In Public Enemy No. 1, we find Mesrine back in France after his bank-robbing bender in Canada from the end of Killer Instinct has ended. There’s a series of arrests and jailbreaks that follow, always with Mesrine more concerned about his public image than his capture. During one prison sentence, he completes a manuscript for his autobiography (the basis for Killer Instinct) and revels in the attention it brings him. His final string of robberies is committed with a partner, François Besse (Matthew Amalric), with whom he executed a daring prison escape. Once free from prison, he carries out bold heists with Besse and meets Sylvie Jeanjacquot (Ludivine Sagnier), his companion for the remainder of his days. Yet, the crimes themselves are given less detail than Mesrine and his obsession with retaining the attention of the media and public. His public image ultimately does him in, however, after he retaliates to the bad press by attempting to kill the journalist responsible—after a severe beating and gunshots to the back, the journalist miraculously survives. After that, Mesrine’s public image wavers and the police hunt him down.
The question of identity rises. Who is Jacques Mesrine and what did he stand for? Based on Richet’s two-part saga, even the man himself wasn’t sure. He begins as a gangster, but then after enduring the French prison system, there’s always an inkling of rebellion in him—as if he’s still trying to undermine nonexistent prison walls around him by continuing to rob banks.
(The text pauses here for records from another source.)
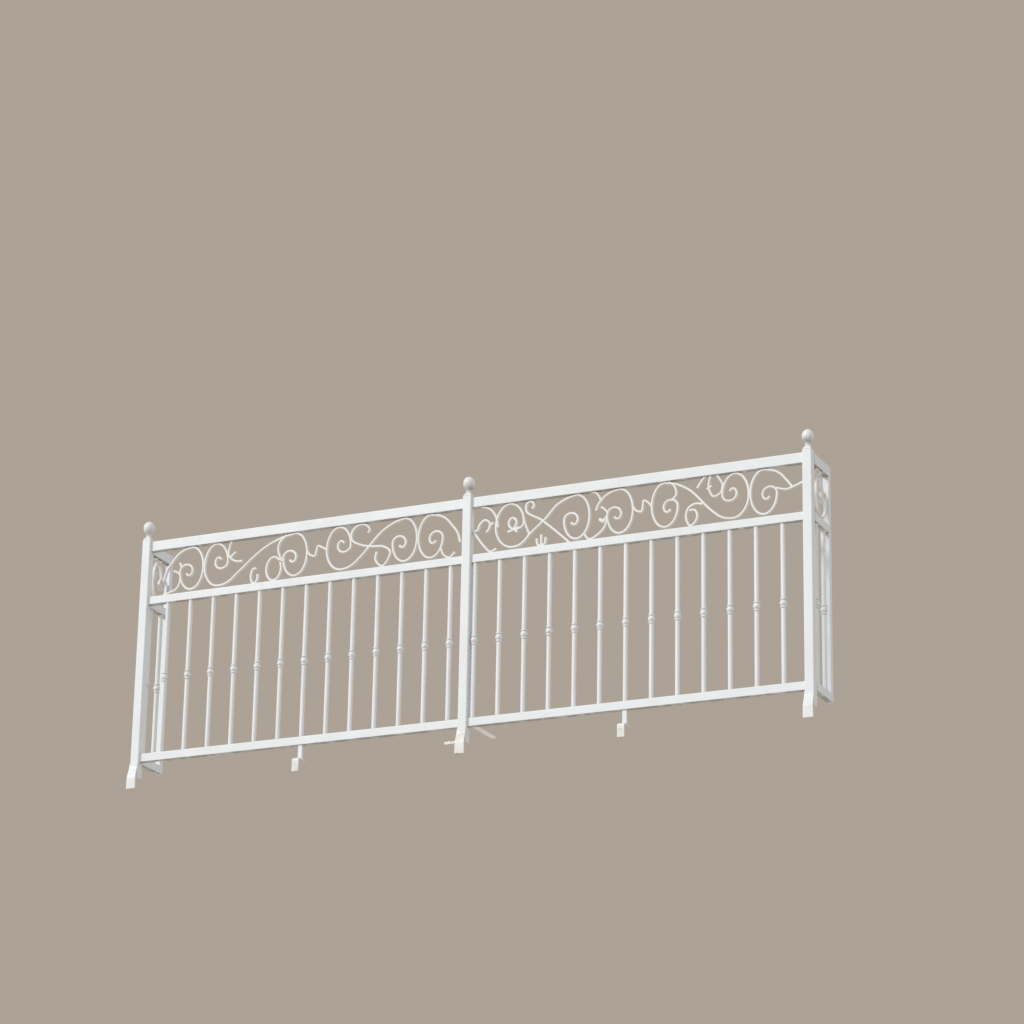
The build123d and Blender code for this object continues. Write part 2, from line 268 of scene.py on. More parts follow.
# An empty node group with named float inputs and outputs.
def newGroup(name, inputs, outputs):
    group = bpy.data.node_groups.new(name, "ShaderNodeTree")
    for label, value in inputs.items():
        socket = group.interface.new_socket(label, in_out="INPUT", socket_type="NodeSocketFloat")
        socket.default_value = value
    for label in outputs:
        group.interface.new_socket(label, in_out="OUTPUT", socket_type="NodeSocketFloat")
    start = group.nodes.new("NodeGroupInput")
    end = group.nodes.new("NodeGroupOutput")
    return group, start.outputs, end.inputs


# Where each effect's noise starts to count and where it counts in full, and the shares of its parts
effectValues = {
    "brushScale": 60.0, "brushStretch": (1, 1, 9), "brushShare": 0.8,
    "roughScale": 130.0, "roughLift": 0.45, "broadScale": 7.0, "broadLift": 0.5,
    "dirtFull": 1.0, "rustFull": 1.1,
    "blotchScale": 22.0, "blotch": (0.25, 0.75), "blotchLift": 0.35,
    "runStretch": (1, 1, 0.045), "runEdge": 0.16, "patchScale": 4.0, "patch": (0.42, 0.6),
    "chipScale": 75.0, "chipStretch": (1, 1, 0.55), "chipCut": 0.82, "chipReach": 0.3, "chipEdge": 0.06,
}


# Brushed paint: fine peel and long brush marks as height, broad clouds as mottle.
def makeGrainGroup(values):
    group, given, out = newGroup(
        "paintGrain", {"Peel Scale": 420.0, "Cloud Scale": 9.0}, ("Height", "Mottle"))
    peel = noiseOn(group, given["Peel Scale"], detail=3.0)
    brush = noiseOn(group, values["brushScale"], values["brushStretch"], detail=2.0, shift=3.1)
    both = mathNode(group, "ADD", peel, mathNode(group, "MULTIPLY", brush, values["brushShare"]))
    group.links.new(both, out["Height"])
    group.links.new(noiseOn(group, given["Cloud Scale"], detail=6.0, shift=1.7), out["Mottle"])
    return group


# Marks at the welds: dirt in a ragged halo, rust in smaller ragged spots inside it.
def makeMarksGroup(values):
    group, given, out = newGroup(
        "weldMarks", {"Joint": 0.0, "Dirt Reach": 0.5, "Rust Reach": 0.3}, ("Dirt", "Rust"))
    rough = noiseOn(group, values["roughScale"], detail=5.0, shift=0.4)
    broad = noiseOn(group, values["broadScale"], detail=2.0, shift=5.2)
    ragged = mathNode(group, "MULTIPLY", given["Joint"], mathNode(group, "ADD", rough, values["roughLift"]))
    dirtEdge = mathNode(group, "SUBTRACT", 1.0, given["Dirt Reach"])
    group.links.new(stepBetween(group, ragged, dirtEdge, values["dirtFull"]), out["Dirt"])
    patchy = mathNode(group, "MULTIPLY", ragged, mathNode(group, "ADD", broad, values["broadLift"]))
    rustEdge = mathNode(group, "SUBTRACT", 1.0, given["Rust Reach"])
    group.links.new(stepBetween(group, patchy, rustEdge, values["rustFull"]), out["Rust"])
    return group


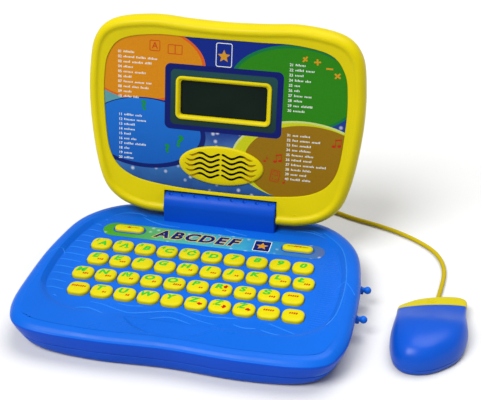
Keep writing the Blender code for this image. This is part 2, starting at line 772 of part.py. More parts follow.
def cord_gland():
    """A tapered collar that fills the hole in the rear wall where the cord leaves the base."""
    x, start, z = CORD_ROUTE[0]
    ends = ((x, start - GAP - GLAND_LENGTH, z), (x, start - GAP, z))
    bm = bmesh.new()
    cylinder(bm, *ends, GLAND_RADIUS, 12, GLAND_TIP_RADIUS)
    add_object("cord_gland", bm, YELLOW, 0.45)


CUTTERS = None
PARTS = None


def main():
    global CUTTERS, PARTS
    clear_scene()
    PARTS = new_collection("toy_laptop")
    CUTTERS = new_collection("cutters")
    keys = key_list()
    base_top_case(keys)
    base_bottom_case()
    battery_door()
    keypad_mat()
    circuit_board()
    add_keys(keys)
    hinge_cover()
    hinge_axle()
    add_lid()
    mouse_top_shell()
    mouse_button()
    mouse_base()
    mouse_circuit_board()
    mouse_cord()
    cord_gland()


main()
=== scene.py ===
import math
import random

import bmesh
import bpy
from mathutils import Matrix, Vector
from mathutils.bvhtree import BVHTree
from mathutils.geometry import delaunay_2d_cdt


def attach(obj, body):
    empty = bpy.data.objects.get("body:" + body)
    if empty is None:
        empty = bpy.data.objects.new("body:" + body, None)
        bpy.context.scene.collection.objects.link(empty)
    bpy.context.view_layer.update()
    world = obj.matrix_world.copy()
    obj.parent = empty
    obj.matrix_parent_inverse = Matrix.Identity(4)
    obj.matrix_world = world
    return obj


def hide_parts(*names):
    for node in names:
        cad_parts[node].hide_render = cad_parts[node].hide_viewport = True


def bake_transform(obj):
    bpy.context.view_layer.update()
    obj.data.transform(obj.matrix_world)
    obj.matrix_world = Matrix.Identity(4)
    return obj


# Looks of the toy laptop computer. Sizes are in millimetres in the part's own frame, and MM turns
# them into metres as a piece is made. A lid piece is drawn as (x, depth behind the front rim,
# height up the lid's front), and LID_PLACE turns that into the part's frame.

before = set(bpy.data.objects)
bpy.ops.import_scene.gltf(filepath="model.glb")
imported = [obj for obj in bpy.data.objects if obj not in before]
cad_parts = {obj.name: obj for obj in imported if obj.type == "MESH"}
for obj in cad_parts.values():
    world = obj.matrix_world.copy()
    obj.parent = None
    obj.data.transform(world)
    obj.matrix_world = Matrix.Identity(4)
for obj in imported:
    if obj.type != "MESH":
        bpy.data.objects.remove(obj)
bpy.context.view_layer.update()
SEED = 7
random.seed(SEED)

MM = 0.001

# Base outlines: right halves, from the middle of the front to the middle of the rear.
BASE_HALF = [
    (0, -93.2), (54, -95.2), (102.2, -91), (118.9, -71), (121.9, -30), (119.6, 18), (109.6, 60),
    (80.6, 90.3), (30, 95.4), (0, 95.6),
]
FOOT_HALF = [
    (0, -88.2), (54, -90.2), (95, -84.5), (111, -66), (116.4, -28), (114, 18), (104.5, 57),
    (77, 85.3), (30, 90.1), (0, 90.2),
]
DECK_HALF = [
    (0, -66), (46, -66), (84, -62), (102.5, -45), (107, -16), (105, 20), (95.5, 52.5), (70, 79),
    (27, 85), (0, 85.5),
]
RIM_HEIGHTS = [25.2, 25.2, 26.2, 27.3, 27.6, 27.6, 27.2, 24.8, 24.2, 24.2]
BASE_STEPS = 8
DECK_Z = 24.0
WALL = 2.4

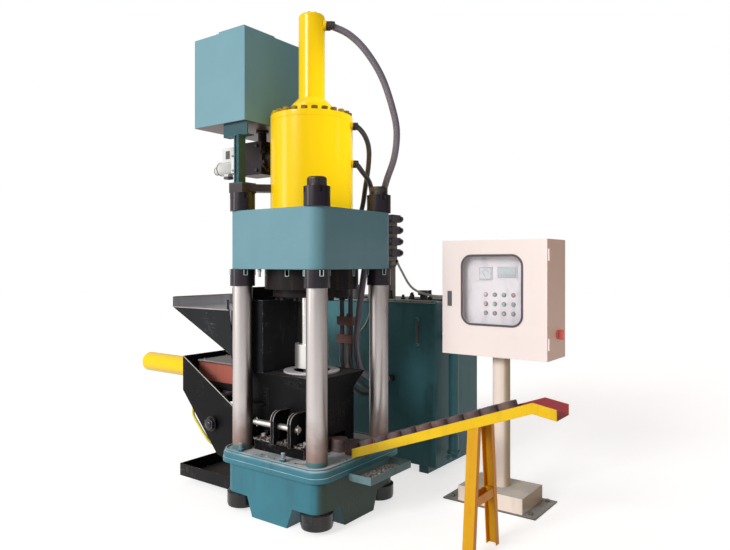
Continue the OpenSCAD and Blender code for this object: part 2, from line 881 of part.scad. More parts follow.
// One welded support: a cap plate over a column, an arm to the cylinder, a grooved strut and a
// channel bar under the edge of the tank
module tank_support() {
    cap_z = column_top + 0.3;
    strut_z0 = support_z + support_plate_h + cap_plate_t;
    strut_z1 = prefill_z - cross_bar_h;
    bar_front = min(bar_y0, bar_y1 - 60);
    arm_len = column_spacing / sqrt(2) - cylinder_d / 2 + 30;
    difference() {
        union() {
            block([-col - 62, -col - 62, support_z], [-col + 62, -col + 62, strut_z0]);
            translate([-col, -col, 0]) rotate(45)
                block([0, -45, support_z + 8], [arm_len, 45, support_z + support_plate_h]);
            block([-col - strut_x, -col + strut_y0, strut_z0 - cut],
                [-col, -col + strut_y1, strut_z1 + cut]);
            block([bar_x0, bar_front, strut_z1], [bar_x1, max(bar_y1, -col + strut_y1), prefill_z]);
        }
        translate([-col, -col, 0]) bar_z(support_z - cut, cap_z, neck_d + 2 * fix_gap);
        bar_z(support_z - cut, prefill_z + cut, cylinder_d + 2 * fix_gap);
        for (y = [strut_y0 - cut, strut_y1 - strut_groove])
            block([-col - strut_x + 10, -col + y, strut_z0 + 8],
                [-col - 10, -col + y + strut_groove + cut, strut_z1 - 8]);
        block([bar_x0 - 1, bar_front + bar_wall, strut_z1 + bar_wall],
            [bar_x1 + 1, max(bar_y1, -col + strut_y1) + 1, prefill_z - bar_wall]);
    }
}

// Front and rear supports of the prefill tank
module tank_supports() {
    color(teal) {
        tank_support();
        mirror([0, 1, 0]) tank_support();
    }
}

// Prefill valve on the side of the cylinder, with its suction pipe up to the tank
module prefill_valve() {
    color("#3a2a28") difference() {
        union() {
            block([valve_x0, -82, valve_z - 115], [valve_x1, 82, valve_z + 115]);
            bar_x(valve_x1 - cut, -cylinder_d / 2 + 40, 150, 0, valve_z);
            bar_x(valve_x1, valve_x1 + 24, 200, 0, valve_z);
            bar_z(valve_z + 114, prefill_z, 60, suction_x, 0);
            bar_z(prefill_z - 14, prefill_z, 90, suction_x, 0);
        }
        bar_z(valve_z - 300, valve_z + 300, cylinder_d + 0.6);
        bar_z(valve_z, prefill_z + cut, 46, suction_x, 0);
        bar_x(suction_x - 30, -cylinder_d / 2 + 41, 90, 0, valve_z);
    }
}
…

As Besse learns, Mesrine becomes bored with robberies and assigns himself the title of revolutionary, aligning himself with Communist extremists to discuss taking on prison infrastructure. Terms like “gangster” and “revolutionary” don’t really apply to Mesrine, and perhaps that’s why Cassel is so wonderful in the performance. Mesrine is all about personality and energy, two characteristics that make Cassel such a unique performer. This is one of the great criminal performances in cinema, a despicable human being made genial through the actor’s charm.
What’s admirable about the production is that Richet avoids trying to define or assign biographical meaning to Jacques Mesrine. The films result in a mere window glimpse into their subject, jumping from this event to that because, frankly, there was just too much going on in Mesrine’s life to capture it all (this is particularly true in Public Enemy No.1, which can sometimes feel like it lacks cohesiveness due to his never-slowing momentum). But the presentation mirrors the sort of locomotive-paced lifestyle that propelled Mesrine’s criminal career and made him into a folk hero among the French, and Cassel’s immense presence carries the character’s magnetism straight through. As individual films, Killer Instinct and Public Enemy No. 1 leave the viewer wanting more, whereas viewing the films back-to-back at home will lend this impressive work the complete presentation it deserves.